Kadang harus memangkas pos hiburan agar bisa membayar biaya sekolah. Kadang harus menunda rencana membeli gadget agar bisa memperbaiki kendaraan. Semua itu bisa disepakati bersama bila komunikasi dijaga dengan empati.
Komunikasi keuangan juga menciptakan rasa tanggung jawab bersama. Tidak ada yang merasa berjalan sendiri. Setiap keputusan diambil bersama, dan setiap kesalahan dimaafkan bersama pula.
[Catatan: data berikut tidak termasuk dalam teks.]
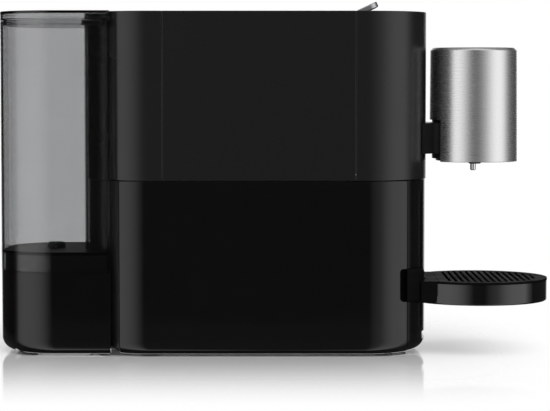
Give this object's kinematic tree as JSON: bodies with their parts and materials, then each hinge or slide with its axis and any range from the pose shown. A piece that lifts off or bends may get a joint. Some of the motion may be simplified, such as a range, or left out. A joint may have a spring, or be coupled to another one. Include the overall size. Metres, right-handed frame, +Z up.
{
  "type": "pod coffee machine",
  "caption": "Slim pod coffee machine with a clear rear tank, a top capsule lever, a round steel dispensing head with a whisk spindle, and a height-adjustable cup tray.",
  "frame": {"origin": "on the floor, at the centre of the whole machine's box", "axes": "+X across the width, +Y towards the tank at the back, +Z up; the tray is at -Y"},
  "size_m": [0.12, 0.444, 0.2817],
  "materials": {
    "satin_black": "satin moulded",
    "gloss_black": "polished",
    "deck_black": "fine matt",
    "steel": "brushed round the axis",
    "chrome": "polished",
    "lever_metal": "polished",
    "smoke_clear": "clear smoked plastic",
    "rubber_black": "matt",
    "grey_metal": "satin",
    "zinc": "zinc plated",
    "grey_plastic": "moulded",
    "white_plastic": "moulded",
    "brass": "machined",
    "alloy": "cast",
    "hose_silicone": "translucent silicone",
    "board": "circuit board",
    "cap_glass": "glossy touch cover"
  },
  "bodies": {
    "chassis": {"base_plate": "grey_plastic", "feet": "rubber_black", "base_screws": "zinc", "frame_left": "grey_metal", "frame_right": "grey_metal", "lower_panel_left": "gloss_black", "lower_panel_right": "gloss_black", "rear_panel": "deck_black", "upper_side_left": "satin_black", "upper_side_right": "satin_black", "upper_front_cover": "satin_black", "upper_rear_cover": "satin_black", "top_deck": "deck_black", "capsule_chute": "grey_plastic", "lever_pin": "zinc", "brew_frame": "grey_plastic", "brew_chamber": "brass", "chamber_seal": "rubber_black", "drop_chute": "grey_plastic", "head_arm": "satin_black", "arm_screws": "zinc", "head_shell": "steel", "head_core": "grey_plastic", "head_base": "satin_black", "head_cap": "cap_glass", "whisk_motor": "grey_metal", "coffee_outlet": "chrome", "coffee_hose": "hose_silicone", "tank_dock": "gloss_black", "dock_spigot": "grey_plastic", "spigot_seal": "rubber_black", "pump": "grey_metal", "pump_mounts": "rubber_black", "thermoblock": "alloy", "flow_meter": "white_plastic", "power_board": "board", "control_board": "board", "suction_hose": "hose_silicone", "pressure_hose": "hose_silicone", "cord_gland": "rubber_black"},
    "lever": {"capsule_lever": "lever_metal"},
    "piston": {"brew_piston": "grey_plastic", "piercing_plate": "zinc"},
    "drawer": {"bin_front": "gloss_black", "capsule_bin": "grey_plastic", "tray_rail": "grey_metal"},
    "tray": {"tray_carrier": "gloss_black", "tray_slider": "grey_plastic"},
    "grid": {"drip_grid": "gloss_black"},
    "spindle": {"whisk_spindle": "chrome"},
    "tank": {"tank": "smoke_clear", "valve_cage": "deck_black", "valve_spring": "zinc"},
    "lid": {"tank_lid": "smoke_clear"},
    "valve": {"valve_plunger": "white_plastic", "valve_seal": "rubber_black"}
  },
  "joints": [
    {"name": "lever_hinge", "type": "hinge", "parent": "chassis", "child": "lever", "pos_m": [0, 0.03, 0.267], "axis": [-1, 0, 0], "range_deg": [0, 70]},
    {"name": "piston_slide", "type": "slide", "parent": "chassis", "child": "piston", "axis": [0, -1, 0], "range_m": [0, 0.03215], "deforming": ["coffee_hose"]},
    {"name": "drawer_slide", "type": "slide", "parent": "chassis", "child": "drawer", "axis": [0, -1, 0], "range_m": [0, 0.12]},
    {"name": "tray_height", "type": "slide", "parent": "drawer", "child": "tray", "axis": [0, 0, 1], "range_m": [-0.028, 0.062]},
    {"name": "grid_lift", "type": "slide", "parent": "tray", "child": "grid", "axis": [0, 0, 1], "range_m": [0, 0.03]},
    {"name": "whisk_spin", "type": "hinge", "parent": "chassis", "child": "spindle", "pos_m": [0, -0.1614, 0.15], "axis": [0, 0, 1], "continuous": true},
    {"name": "tank_lift", "type": "slide", "parent": "chassis", "child": "tank", "axis": [0, 0, 1], "range_m": [0, 0.1]},
    {"name": "lid_lift", "type": "slide", "parent": "tank", "child": "lid", "axis": [0, 0, 1], "range_m": [0, 0.03]},
    {"name": "valve_close", "type": "slide", "parent": "tank", "child": "valve", "axis": [0, 0, -1], "range_m": [0, 0.001], "deforming": ["valve_spring"]}
  ],
  "couplings": [
    {"joint": "piston_slide", "follows": "lever_hinge", "m_per_rad": 0.026291},
    {"joint": "valve_close", "follows": "tank_lift", "ratio": 0.01}
  ]
}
Dari sinilah lahir kepercayaan yang jadi fondasi rumah tangga.
Keuangan sehat bukan soal besar kecilnya penghasilan. Ia lebih tentang disiplin, transparansi, dan kemauan saling menopang. Bila tiga hal itu ada, maka rumah tangga akan punya daya tahan lebih baik terhadap tantangan hidup.
Akhirnya, mengelola keuangan rumah tangga sejatinya adalah bentuk nyata dari mencintai. Ia bukan hanya tentang angka atau strategi, melainkan tentang cara memelihara harmoni dalam keterbatasan. Dari metode amplop hingga tabungan di kantor pos, dari hidup sederhana hingga komunikasi terbuka—semuanya berkontribusi pada cinta yang bertumbuh.